Het gebruik van een gecombineerd hormonaal anticonceptivum wordt in verband gebracht met meer kans op het ontstaan van arteriële complicaties (myocardinfarct of beroerte). Bij aanwezigheid van één of meerdere risicofactoren voor arteriële trombo-embolie, het gebruik afwegen. Bij verdenking op een erfelijke predispositie de vrouw doorverwijzen voor verder onderzoek. Risicofactoren zijn een toenemende leeftijd, roken (m.n. bij vrouwen > 35 j.), obesitas (BMI > 30 kg/m²), hypertensie, migraine en positieve familie-anamnese (arteriële trombo-embolie op lage leeftijd bij een eerstegraads familielid). Wees voorzichtig bij andere aandoeningen waarbij vaatstoornissen kunnen optreden zoals kanker, diabetes mellitus, hartklepziekte en atriumfibrilleren, dyslipoproteïnemie, gegeneraliseerde lupus erythematodes, hemolytisch uremisch syndroom, chronische inflammatoire darmziekte en sikkelcelanemie.

In epidemiologisch onderzoek is toename van de kans op borstkanker gerapporteerd, alsmede van optreden van cervixcarcinoom bij langerdurend gebruik. Deze toegenomen kans verdwijnt binnen 10 jaar na staken van de inname. Bij hevige pijn in de bovenbuik, leververgroting of symptomen van een abdominale bloeding de mogelijkheid van een levertumor in de diagnosestelling betrekken.

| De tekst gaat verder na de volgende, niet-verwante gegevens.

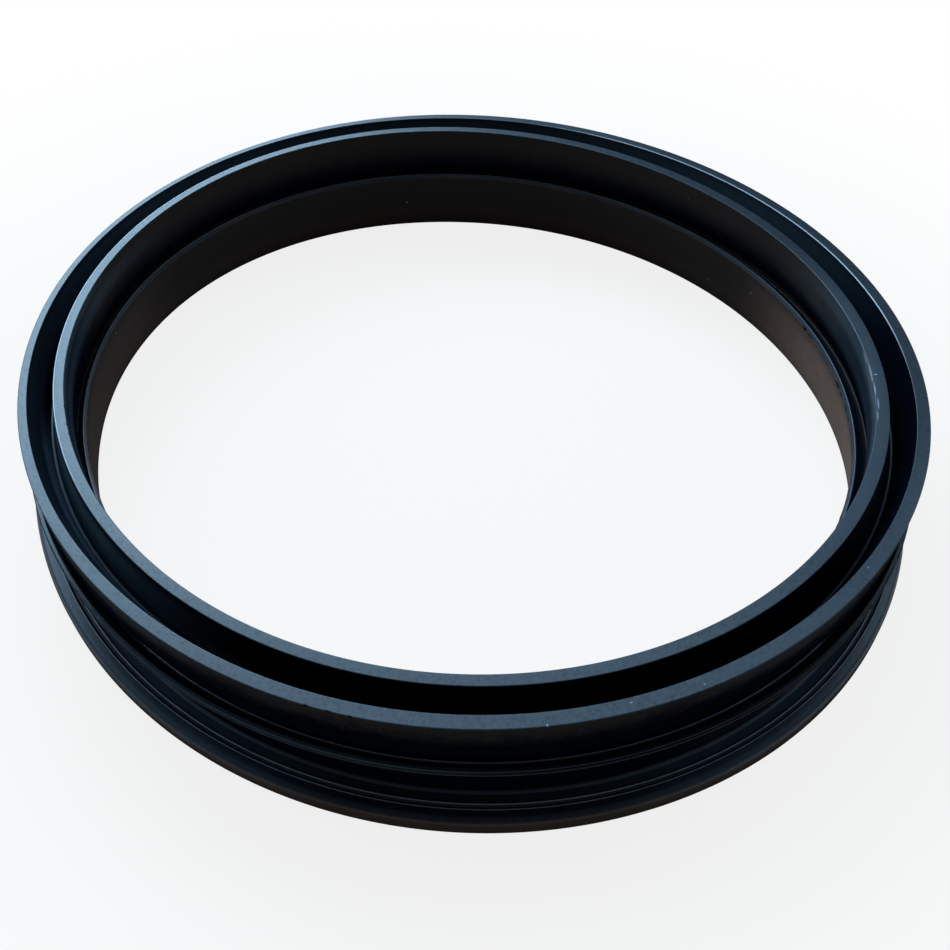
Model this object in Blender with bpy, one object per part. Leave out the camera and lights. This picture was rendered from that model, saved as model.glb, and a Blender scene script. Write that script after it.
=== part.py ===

De toediening staken bij het voor het eerst optreden of verergeren van migraineuze hoofdpijn, bij de eerste symptomen van tromboflebitis of trombo-embolie, bij stijging van de bloeddruk die onvoldoende op antihypertensieve therapie reageert, bij geelzucht (cholestase), hepatitis en gegeneraliseerde pruritus en bij een ernstige klinische depressie. Bij abnormale leverfunctiewaarden de toediening onderbreken totdat normalisatie optreedt. Bij hypertriglyceridemie, of een positieve familie-anamnese hiervoor, bedacht zijn op meer kans op pancreatitis. Erfelijk angio–oedeem kan verergeren door exogene oestrogenen. Bij diabetes mellitus met name in het begin van het gebruik zorgvuldig controleren, omdat de perifere insulineresistentie en glucosetolerantie kan worden beïnvloed. Bij predispositie voor melasma blootstelling aan zonlicht of UV-straling vermijden. Wees voorzichtig bij een verminderde hart- of nierfunctie, omdat oestrogenen vochtretentie kunnen veroorzaken.

Beoordeling van eventueel onregelmatig bloedverlies is pas zinvol na een periode van 3 cycli, omdat vooral tijdens de eerste maanden van gebruik ’spotting’ of doorbraakbloeding optreedt. Indien het anticonceptivum niet volgens de aanwijzingen is ingenomen voorafgaand aan een uitgebleven onttrekkingsbloeding of indien er tweemaal geen onttrekkingsbloeding optreedt, zwangerschap uitsluiten alvorens het gebruik voort te zetten.

Er zijn geen gegevens beschikbaar over gebruik door jongvolwassenen < 18 jaar.

Overdosering

Eigenschappen

Ovulatieremmer van het combinatietype, die een progestatieve en oestrogene stof bevat, waarbij de verhouding tussen de actieve stoffen afhankelijk is van de cyclusfase.